New jobs are only part of the picture. "We're talking about a domino principle with these folks coming to town," Ruchert says. "They're going to be spending their money here on gas, supplies, groceries, meals and housing."

PSE, the nation's second-leading wind power owner among utilities, will add Lower Snake River to a portfolio of projects that also includes the 157MW Hopkins Ridge project in neighboring Columbia County and the 273MW Wild Horse project in Kittitas County.

When complete, the Lower Snake River project is expected to total 1.25GW. A second phase, planned for Columbia County, is in its early stages and PSE has an option on 110 more Siemens turbines. "The wind farm itself will be located outside of our service area," says PSE's Anderson. "But we're attaching it to transmission lines to send the power to our customers."

As for Siemens, Lower Snake River represents the company's largest-ever US order as it prepares for the December opening of a new turbine assembly facility in Hutchinson, Kansas.
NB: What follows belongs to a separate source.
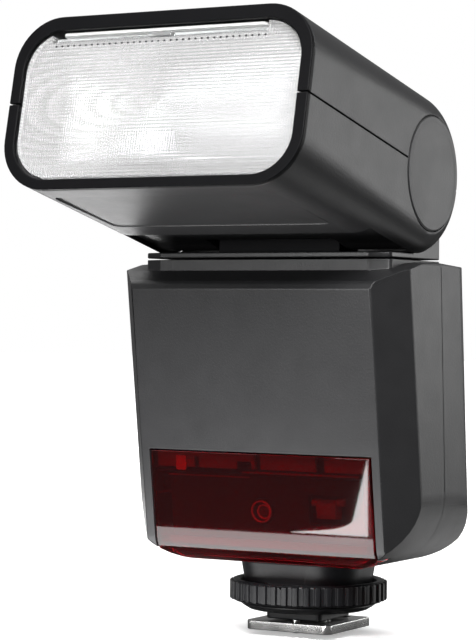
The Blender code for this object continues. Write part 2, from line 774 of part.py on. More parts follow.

Blades for the project will come from its factory in Fort Madison, Iowa.

But Siemens, which is expected to begin delivering equipment in March, is uncertain whether the turbines will come from Kansas, a longtime factory in Denmark or a combination of both. "It hasn't been decided yet," says Siemens spokeswoman Monika Wood. "It's a big order and we're still trying to figure all of that out."

RES Americas, which built Wild Horse and Hopkins Ridge, is also PSE's construction partner on the Lower Snake River project's first phase. Washington is already among the top five wind-producing states in the US, with nearly 2,000MW of online capacity through the end of 2009.